Task requirements: Extract the complete data exactly as given.

Collected material:
· · · · ·

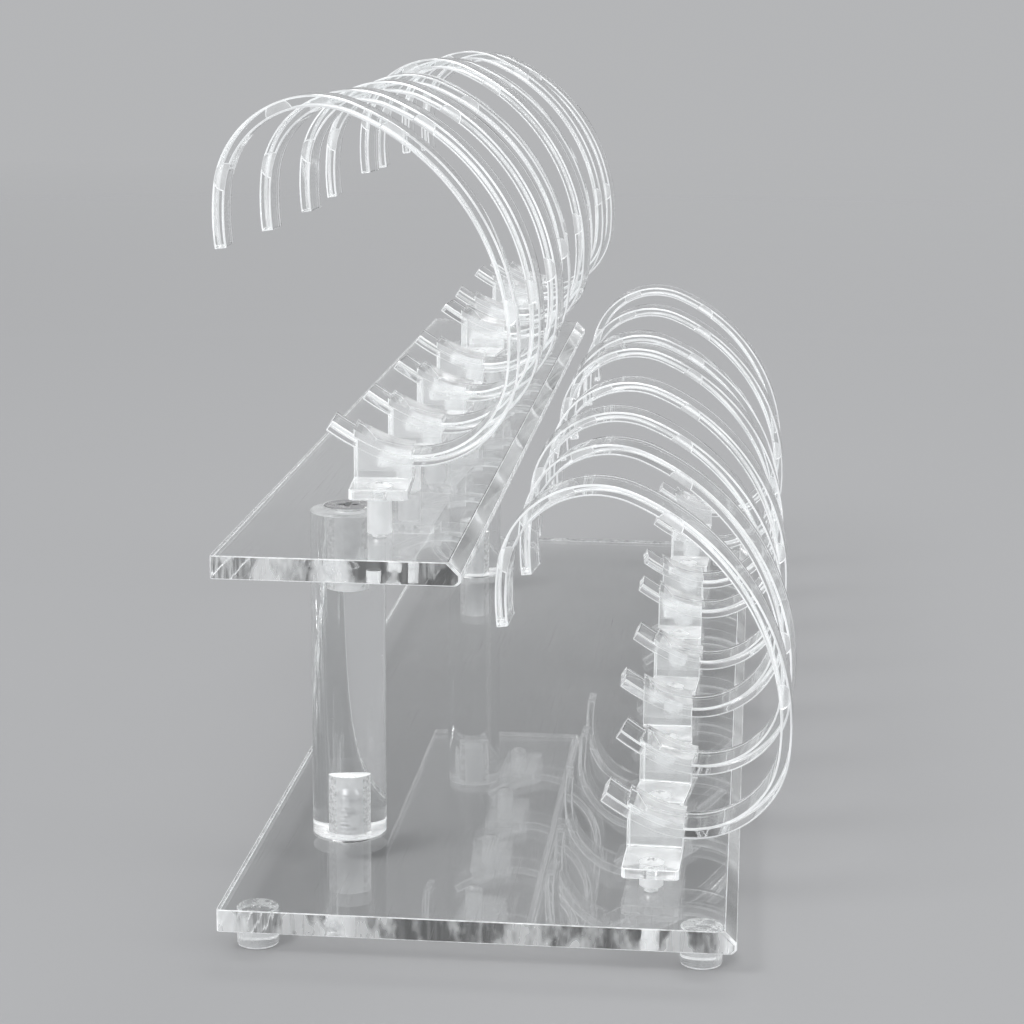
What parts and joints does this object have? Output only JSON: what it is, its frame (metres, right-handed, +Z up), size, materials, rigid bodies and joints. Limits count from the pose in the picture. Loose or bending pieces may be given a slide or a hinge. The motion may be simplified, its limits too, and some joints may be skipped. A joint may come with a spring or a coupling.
{
  "type": "acrylic jewelry rack",
  "caption": "Two-tier clear acrylic jewelry rack: long base plate on round feet, narrower plate on columns, and a row of open oval bracelet rings on each plate.",
  "frame": {"origin": "middle of the whole footprint, on the surface that the feet stand on", "axes": "+X to the closed side of the rings, +Y along the rack from its front end to its rear end, +Z up"},
  "size_m": [0.1284, 0.366, 0.1804],
  "materials": {
    "clear_sheet": "polished clear acrylic sheet",
    "clear_rod": "polished clear acrylic rod",
    "clear_moulding": "moulded clear acrylic",
    "clear_screws": "clear plastic",
    "steel_screws": "bright plated steel"
  },
  "bodies": {
    "root": {"base_plate": "clear_sheet", "upper_plate": "clear_sheet", "front_column": "clear_rod", "rear_column": "clear_rod", "foot_front_left": "clear_rod", "foot_front_right": "clear_rod", "foot_rear_left": "clear_rod", "foot_rear_right": "clear_rod", "upper_post_1": "clear_rod", "upper_post_2": "clear_rod", "upper_post_3": "clear_rod", "upper_post_4": "clear_rod", "upper_post_5": "clear_rod", "upper_post_6": "clear_rod", "upper_post_7": "clear_rod", "upper_post_8": "clear_rod", "lower_post_1": "clear_rod", "lower_post_2": "clear_rod", "lower_post_3": "clear_rod", "lower_post_4": "clear_rod", "lower_post_5": "clear_rod", "lower_post_6": "clear_rod", "lower_post_7": "clear_rod", "lower_post_8": "clear_rod", "upper_ring_1": "clear_moulding", "upper_ring_2": "clear_moulding", "upper_ring_3": "clear_moulding", "upper_ring_4": "clear_moulding", "upper_ring_5": "clear_moulding", "upper_ring_6": "clear_moulding", "upper_ring_7": "clear_moulding", "upper_ring_8": "clear_moulding", "lower_ring_1": "clear_moulding", "lower_ring_2": "clear_moulding", "lower_ring_3": "clear_moulding", "lower_ring_4": "clear_moulding", "lower_ring_5": "clear_moulding", "lower_ring_6": "clear_moulding", "lower_ring_7": "clear_moulding", "lower_ring_8": "clear_moulding", "upper_ring_screws": "clear_screws", "lower_ring_screws": "clear_screws", "column_top_screws": "steel_screws", "column_base_screws": "steel_screws"}
  },
  "joints": []
}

· · · · ·

Result for this exercise:
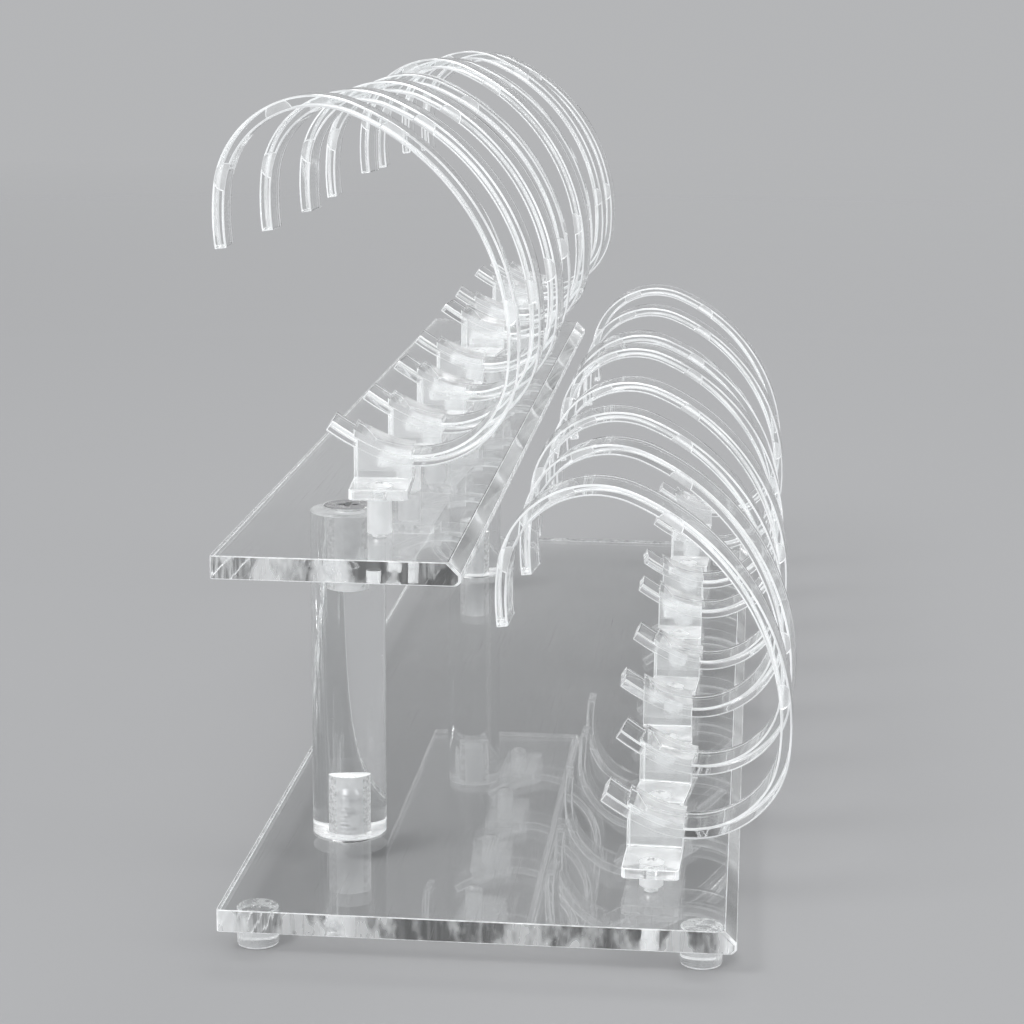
What parts and joints does this object have? Output only JSON: what it is, its frame (metres, right-handed, +Z up), size, materials, rigid bodies and joints. Limits count from the pose in the picture. Loose or bending pieces may be given a slide or a hinge. The motion may be simplified, its limits too, and some joints may be skipped. A joint may come with a spring or a coupling.
{
  "type": "acrylic jewelry rack",
  "caption": "Two-tier clear acrylic jewelry rack: long base plate on round feet, narrower plate on columns, and a row of open oval bracelet rings on each plate.",
  "frame": {"origin": "middle of the whole footprint, on the surface that the feet stand on", "axes": "+X to the closed side of the rings, +Y along the rack from its front end to its rear end, +Z up"},
  "size_m": [0.1284, 0.366, 0.1804],
  "materials": {
    "clear_sheet": "polished clear acrylic sheet",
    "clear_rod": "polished clear acrylic rod",
    "clear_moulding": "moulded clear acrylic",
    "clear_screws": "clear plastic",
    "steel_screws": "bright plated steel"
  },
  "bodies": {
    "root": {"base_plate": "clear_sheet", "upper_plate": "clear_sheet", "front_column": "clear_rod", "rear_column": "clear_rod", "foot_front_left": "clear_rod", "foot_front_right": "clear_rod", "foot_rear_left": "clear_rod", "foot_rear_right": "clear_rod", "upper_post_1": "clear_rod", "upper_post_2": "clear_rod", "upper_post_3": "clear_rod", "upper_post_4": "clear_rod", "upper_post_5": "clear_rod", "upper_post_6": "clear_rod", "upper_post_7": "clear_rod", "upper_post_8": "clear_rod", "lower_post_1": "clear_rod", "lower_post_2": "clear_rod", "lower_post_3": "clear_rod", "lower_post_4": "clear_rod", "lower_post_5": "clear_rod", "lower_post_6": "clear_rod", "lower_post_7": "clear_rod", "lower_post_8": "clear_rod", "upper_ring_1": "clear_moulding", "upper_ring_2": "clear_moulding", "upper_ring_3": "clear_moulding", "upper_ring_4": "clear_moulding", "upper_ring_5": "clear_moulding", "upper_ring_6": "clear_moulding", "upper_ring_7": "clear_moulding", "upper_ring_8": "clear_moulding", "lower_ring_1": "clear_moulding", "lower_ring_2": "clear_moulding", "lower_ring_3": "clear_moulding", "lower_ring_4": "clear_moulding", "lower_ring_5": "clear_moulding", "lower_ring_6": "clear_moulding", "lower_ring_7": "clear_moulding", "lower_ring_8": "clear_moulding", "upper_ring_screws": "clear_screws", "lower_ring_screws": "clear_screws", "column_top_screws": "steel_screws", "column_base_screws": "steel_screws"}
  },
  "joints": []
}